Secondly, the whole persistence thing is a total mess, completely broken
and intended to be massively simplified. See the internal task for it.
In short, the plan is that all contexts will be immediately killed when
the last DRM file handle is closed. Persistence is only valid between
the time the per context file handle is closed and the time the master
DRM handle is closed. Whereas, non-persistent contexts get killed as
soon as the per context handle is closed. There is absolutely no
connection to heartbeats or other irrelevant operations.
The change we are discussing is not about persistence, but for the
persistence itself - I am not sure it is completely broken and if, or
when, the internal task will result with anything being attempted. In
the meantime we had unhappy customers for more than a year. So do we
tell them "please wait for a few years more until some internal task
with no clear timeline or anyone assigned maybe gets looked at"?
So in my view, the best option is to revert the ban vs revoke patch. It
is creating bugs. It is making persistence more complex not simpler. It
harms the user experience.
I am not aware of the bugs, even less so that it is harming user
experience!?
Bugs are limited to the GuC backend or in general? My CI runs were clean
so maybe test cases are lacking. Is it just a case of
s/intel_context_is_banned/intel_context_is_schedulable/ in there to fix it?

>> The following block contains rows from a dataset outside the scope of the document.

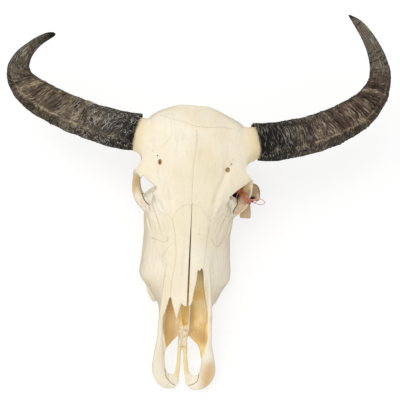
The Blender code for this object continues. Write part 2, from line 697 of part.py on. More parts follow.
def split_bones(whole, where):
    """Parts the cut skull into its loose pieces, named by where they lie."""
    bm = bmesh.new()
    bm.from_mesh(whole.data)
    bm.faces.ensure_lookup_table()
    group_of = [-1] * len(bm.faces)
    groups = []
    for start in bm.faces:
        if group_of[start.index] >= 0:
            continue
        group, edge = [], [start]
        group_of[start.index] = len(groups)
        while edge:
            face = edge.pop()
            group.append(face.index)
            for side in face.edges:
                for other in side.link_faces:
                    if group_of[other.index] < 0:
                        group_of[other.index] = len(groups)
                        edge.append(other)
        groups.append(group)
    bm.free()
    bones = {}
    for group in groups:
        if len(group) < SMALLEST_BONE:
            continue
        piece = bmesh.new()
        piece.from_mesh(whole.data)
        piece.faces.ensure_lookup_table()
        kept = set(group)
        bmesh.ops.delete(piece, geom=[f for f in piece.faces if f.index not in kept], context="FACES")
        centre = sum((v.co for v in piece.verts), Vector()) / len(piece.verts)
        name = min(BONE_SEEDS, key=lambda seed: (centre - Vector(BONE_SEEDS[seed])).length)
        mesh = bpy.data.meshes.new(name)
        bmesh.ops.triangulate(piece, faces=piece.faces[:])
        piece.to_mesh(mesh)
        piece.free()
        bones[name] = add_object(name, mesh, where)
    bpy.data.objects.remove(whole)
    return bones


def cheek_teeth(side, helpers):
    """The six cheek teeth of one side."""
    teeth, start = [], TOOTH_ROW_START
    for tooth in CHEEK_TEETH:
        teeth.append(cheek_tooth(tooth, start, side, f"{tooth.name}_{'left' if side > 0 else 'right'}", helpers))
        start += tooth.length
    return teeth


def floor_box(helpers):
    """Everything below the floor, to trim what stands on it to small flats."""
    up = Vector((0.0, math.sin(FACE_SLOPE), math.cos(FACE_SLOPE)))
    centre = Vector((0.0, 0.3, floor_z(0.3))) - up * FLOOR_BOX / 2
    return block(centre, (FLOOR_BOX,) * 3, "floor_box", helpers, (-FACE_SLOPE, "X"))


def loop_of_band(knots, thickness, name, where, points=24):
    """A closed loop of round elastic."""
    curve = bpy.data.curves.new(name, "CURVE")
    curve.dimensions = "3D"
    curve.bevel_depth = thickness / 2
    curve.bevel_resolution = 0
    spline = curve.splines.new("POLY")
    line = smooth_curve(knots, points, closed=True)
    spline.points.add(len(line) - 1)
    for point, place in zip(spline.points, line):
        point.co = (*place, 1.0)
    spline.use_cyclic_u = True
    return baked(add_object(name, curve, where), name, where)


def tag(model, helpers):
    """The folded card with its eyelet, and the elastic loop that holds it."""
    half = CARD_THICKNESS / 2
    card = prism(CARD_OUTLINE, CARD_LEVEL - half, CARD_LEVEL + half, "tag_card", helpers)
    eye_x, eye_y, eye_r = EYELET
    combine(card, [ellipsoid((eye_x, eye_y, CARD_LEVEL), (eye_r, eye_r, 0.01), "eyelet", helpers)], "DIFFERENCE")
    band = loop_of_band(BAND_ROUND_BONE, BAND_THICKNESS, "tag_band", helpers)
    combine(band, [loop_of_band(BAND_LOOSE_END, LOOSE_END_THICKNESS, "loose_end", helpers)], "UNION")
    return {"tag_card": baked(card, "tag_card", model), "tag_band": baked(band, "tag_band", model)}


def material(name, colour, roughness):
    made = bpy.data.materials.new(name)
    made.use_nodes = True
    shader = made.node_tree.nodes["Principled BSDF"]
    shader.inputs["Base Color"].default_value = (*colour, 1.0)
    shader.inputs["Roughness"].default_value = roughness
    return made


def build():
    clear_scene()
    model = collection("buffalo_skull")
    helpers = collection("helpers")
    skull = fused([main_block(helpers)] + added_forms(helpers), "skull", helpers, BONE_TRIANGLES)
    beds = [
        horn_sheath(RIGHT_SHEATH, "bed_right", helpers, SHEATH_CLEARANCE),
        horn_sheath(LEFT_SHEATH, "bed_left", helpers, SHEATH_CLEARANCE),
    ]
    combine(skull, [floor_box(helpers)] + beds + sutures(helpers), "DIFFERENCE")
    parts = split_bones(baked(skull, "skull", helpers), model)
    for side, name in ((1.0, "maxilla_left"), (-1.0, "maxilla_right")):
        combine(parts[name], cheek_teeth(side, helpers), "UNION")
        parts[name] = baked(parts[name], name, model)
    parts["horn_right"] = horn_sheath(RIGHT_SHEATH, "horn_right", model)
    parts["horn_left"] = horn_sheath(LEFT_SHEATH, "horn_left", model)
    parts |= tag(model, helpers)
    rest = bpy.data.objects.new("rest_pose", None)
    model.objects.link(rest)
    rest.rotation_euler.x = FACE_SLOPE
    rest.location = REST_SHIFT
    for name, obj in parts.items():
        look = {"horn": HORN, "tag_card": CARD, "tag_band": ELASTIC}.get(name if "tag" in name else name[:4], BONE)
        made = material(f"{name}_{look[0]}", look[1], look[2])
        obj.data.materials.clear()
        obj.data.materials.append(made)
        obj.data.shade_smooth()
        obj.data.set_sharp_from_angle(angle=SHARP_EDGE)
        if look is BONE:
            leaned(obj)
        obj.parent = rest
    return parts


build()
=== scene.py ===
"""Looks of a dry water buffalo skull with its horn sheaths and a blank card tag on an elastic loop.

The bone is worked like clay: coarse forms are fused on a grid, their joints are filled, fine forms are
pressed in, then the nose, the foramina and the seams between the bones are cut, and every bone becomes its
own piece. All of that happens in the face frame, where x runs across the skull (+x is the animal's left),
y runs up the face from the tip of the upper jaw to the crown, and z stands out of the forehead. The last
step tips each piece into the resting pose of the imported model. Lengths are metres, but rows() and mm() take
them in millimetres.
"""

from __future__ import annotations

import logging
import math
from dataclasses import dataclass
from enum import Enum
from typing import Any, NamedTuple, Sequence

import bmesh
import bpy
import numpy as np
from mathutils import Matrix, Vector
from mathutils.bvhtree import BVHTree
from mathutils.kdtree import KDTree

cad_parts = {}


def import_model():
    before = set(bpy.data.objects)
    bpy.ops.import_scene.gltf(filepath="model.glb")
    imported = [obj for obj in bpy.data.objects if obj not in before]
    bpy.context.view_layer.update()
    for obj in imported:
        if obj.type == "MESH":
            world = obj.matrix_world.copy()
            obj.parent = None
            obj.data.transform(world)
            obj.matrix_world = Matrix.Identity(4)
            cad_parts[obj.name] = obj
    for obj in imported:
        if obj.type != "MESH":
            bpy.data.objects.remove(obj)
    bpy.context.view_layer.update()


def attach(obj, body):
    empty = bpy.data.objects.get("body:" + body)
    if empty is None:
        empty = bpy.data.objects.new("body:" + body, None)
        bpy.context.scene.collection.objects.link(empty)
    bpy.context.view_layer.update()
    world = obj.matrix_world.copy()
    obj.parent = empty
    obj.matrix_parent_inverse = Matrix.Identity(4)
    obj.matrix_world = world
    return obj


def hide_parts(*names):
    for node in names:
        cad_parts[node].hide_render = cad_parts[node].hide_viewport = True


log = logging.getLogger("buffalo_skull")

Mesh = bpy.types.Mesh
Object = bpy.types.Object
Material = bpy.types.Material
Array = np.ndarray
Pair = tuple[float, float]
Point = tuple[float, float, float]
Plan = Sequence[Pair]
Colour = Point

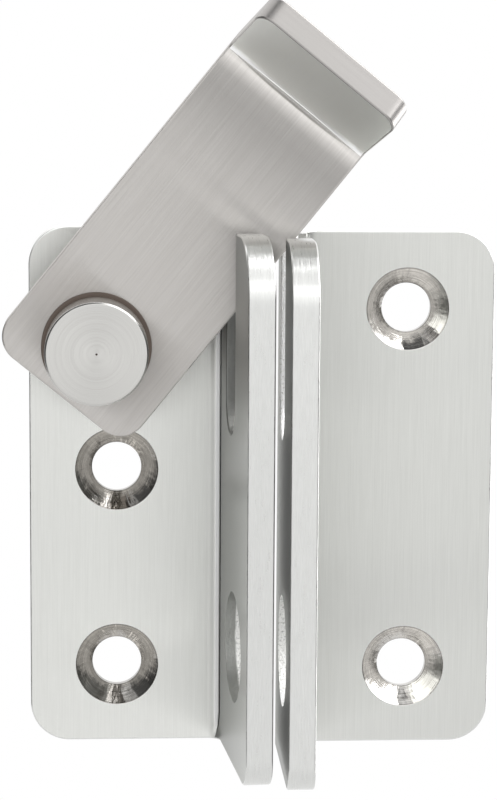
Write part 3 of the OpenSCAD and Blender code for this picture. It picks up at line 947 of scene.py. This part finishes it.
# what the metal sees in the tent: a level added to white, then bands of direction that bound it, each
# from one value to another along an axis, with a soft edge
frontHalf = ("y", -2.0, 0.05, 0.15)
lamps = [
    (0.2, frontHalf, ("z", -2.0, 0.8, 0.1)),  # behind the camera
    (0.25, frontHalf, ("z", 0.03, 0.5, 0.08), ("side", -1.0, 0.6, 0.15)),  # above the camera
    (0.45, ("y", 0.05, 1.2, 0.1), ("z", 0.35, 2.0, 0.1)),  # ceiling behind the object
    (4.2, ("x", 0.24, 2.0, 0.03), ("z", 0.16, 2.0, 0.03), ("y", -0.35, 0.25, 0.1)),  # high at the right
    (3.0, ("x", 0.6, 2.0, 0.1), ("z", -0.5, 0.1, 0.06), ("y", 0.13, 0.7, 0.04)),  # low at the right
    (0.6, frontHalf, ("z", 0.3, 0.54, 0.05), ("x", -0.4, 0.5, 0.1)),  # bright band above the camera
    (-0.12, frontHalf, ("z", -0.36, -0.14, 0.1)),  # table below the camera
    (-0.9, ("y", -0.25, 0.02, 0.05), ("z", 0.86, 2.0, 0.05)),  # gap straight above
]
flags = [
    (("x", 0.46, 2.0, 0.15), ("z", -0.6, 0.1, 0.06), ("y", -0.8, 0.1, 0.05)),  # at the right
    (("x", -2.0, -0.62, 0.15), ("z", -0.6, 0.3, 0.12), ("y", -0.8, 0.4, 0.15)),  # low at the left
    (("x", -2.0, -0.45, 0.1), ("z", 0.2, 0.85, 0.1), ("y", -0.4, 0.2, 0.1)),  # high at the left
]


def makeFloor():
    size, grey = studio["floorSize"], studio["floorGrey"]
    corners = [(-size, -size, 0), (size, -size, 0), (size, size, 0), (-size, size, 0)]
    mesh = bpy.data.meshes.new("studioFloor")
    mesh.from_pydata(corners, [], [(0, 1, 2, 3)])
    mesh.transform(Matrix.Translation((0, 0, -studio["floorDown"])))
    floor = bpy.data.objects.new("studioFloor", mesh)
    bpy.context.scene.collection.objects.link(floor)
    paper = bpy.data.materials.new("paperWhite")
    paper.use_nodes = True
    tree = paper.node_tree
    tree.nodes.clear()
    diffuse = addNode(tree, "ShaderNodeBsdfDiffuse", (0, 100), {"Color": (grey, grey, grey, 1)})
    glow = addNode(tree, "ShaderNodeEmission", (0, -100))
    rays = addNode(tree, "ShaderNodeLightPath", (-300, 300)).outputs
    seen = mathNode(tree, "MAXIMUM", (-100, 400), rays["Is Camera Ray"], rays["Is Glossy Ray"])
    seen = mathNode(tree, "MAXIMUM", (0, 400), seen, rays["Is Transmission Ray"])
    share = mathNode(tree, "MULTIPLY", (100, 300), seen, studio["floorGlow"])
    mix = addNode(tree, "ShaderNodeMixShader", (300, 0),
                  {0: share, 1: diffuse.outputs[0], 2: glow.outputs[0]})
    addNode(tree, "ShaderNodeOutputMaterial", (600, 0), {0: mix.outputs[0]})
    mesh.materials.append(paper)


def makeWorld():
    # plain white to the eye, and to the metal the same white with the lamps and flags of a light tent
    world = bpy.data.worlds.new("lightTent")
    bpy.context.scene.world = world
    world.use_nodes = True
    tree = world.node_tree
    tree.nodes.clear()
    place = addNode(tree, "ShaderNodeTexCoord", (-900, 0))
    split = addNode(tree, "ShaderNodeSeparateXYZ", (-700, 0), {0: place.outputs["Generated"]})
    axes = dict(zip("xyz", split.outputs))
    axes["side"] = mathNode(tree, "ABSOLUTE", (-500, -200), axes["x"])

    def rise(value, at, soft):
        inputs = {"Value": value, "From Min": at - soft, "From Max": at + soft}
        return addNode(tree, "ShaderNodeMapRange", (-300, 0), inputs,
                       interpolation_type="SMOOTHSTEP").outputs[0]

    def panel(bands):
        product = None
        for axis, low, high, soft in bands:
            band = mathNode(tree, "SUBTRACT", (-100, 0), rise(axes[axis], low, soft),
                            rise(axes[axis], high, soft))
            product = band if product is None else mathNode(tree, "MULTIPLY", (100, 0), product, band)
        return product

    total = 1.0
    for level, *bands in lamps:
        added = mathNode(tree, "MULTIPLY", (300, 0), panel(bands), level)
        total = mathNode(tree, "ADD", (500, 0), added, total)
    for bands in flags:
        taken = mathNode(tree, "MULTIPLY", (300, -200), panel(bands), studio["flags"])
        left = mathNode(tree, "SUBTRACT", (500, -200), 1.0, taken)
        total = mathNode(tree, "MULTIPLY", (700, 0), total, left)
    rays = addNode(tree, "ShaderNodeLightPath", (500, 700)).outputs
    plain = mathNode(tree, "MAXIMUM", (700, 700), rays["Is Camera Ray"], rays["Is Transmission Ray"])
    level = addNode(tree, "ShaderNodeMix", (1000, 300), {"Factor": plain, "A": total, "B": 1.0},
                    data_type="FLOAT")
    back = addNode(tree, "ShaderNodeBackground", (1300, 0),
                   {"Color": (1, 1, 1, 1), "Strength": level.outputs["Result"]})
    addNode(tree, "ShaderNodeOutputWorld", (1500, 0), {0: back.outputs[0]})


def makeCamera():
    # where the photograph was taken from, in metres in the object's frame
    shot = {"place": (-0.00227, -0.29249, 0.06013), "yaw": 3.44, "pitch": 7.98, "roll": 0.35,
            "lens": 114.63}
    yaw, pitch, roll = (math.radians(shot[key]) for key in ("yaw", "pitch", "roll"))
    view = Vector((math.sin(yaw) * math.cos(pitch), math.cos(yaw) * math.cos(pitch), -math.sin(pitch)))
    right = Vector((math.cos(yaw), -math.sin(yaw), 0))
    up = right.cross(view)
    right, up = (right * math.cos(roll) + up * math.sin(roll),
                 up * math.cos(roll) - right * math.sin(roll))
    data = bpy.data.cameras.new("shotCamera")
    data.sensor_width = 36.0
    data.lens = shot["lens"]
    data.clip_start = 0.01
    data.clip_end = 20.0
    camera = bpy.data.objects.new("shotCamera", data)
    bpy.context.scene.collection.objects.link(camera)
    camera.rotation_mode = "QUATERNION"
    camera.rotation_quaternion = Matrix((right, up, -view)).transposed().to_quaternion()
    camera.location = shot["place"]
    bpy.context.scene.camera = camera


makeFloor()
makeWorld()
makeCamera()
bpy.context.scene.view_settings.view_transform = "Standard"
print("studio made")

Again, the change was not about persistence. It is the opposite -
allowing non-persistent contexts to exit cleanly.
If the original problem was simply that error captures were being done
on Ctrl+C then the fix is simple. Don't capture for a banned context.
There is no need for all the rest of the revoke patch.
Error capture was not part of the original story so it may be a
completely orthogonal topic that we are discussing it in this thread.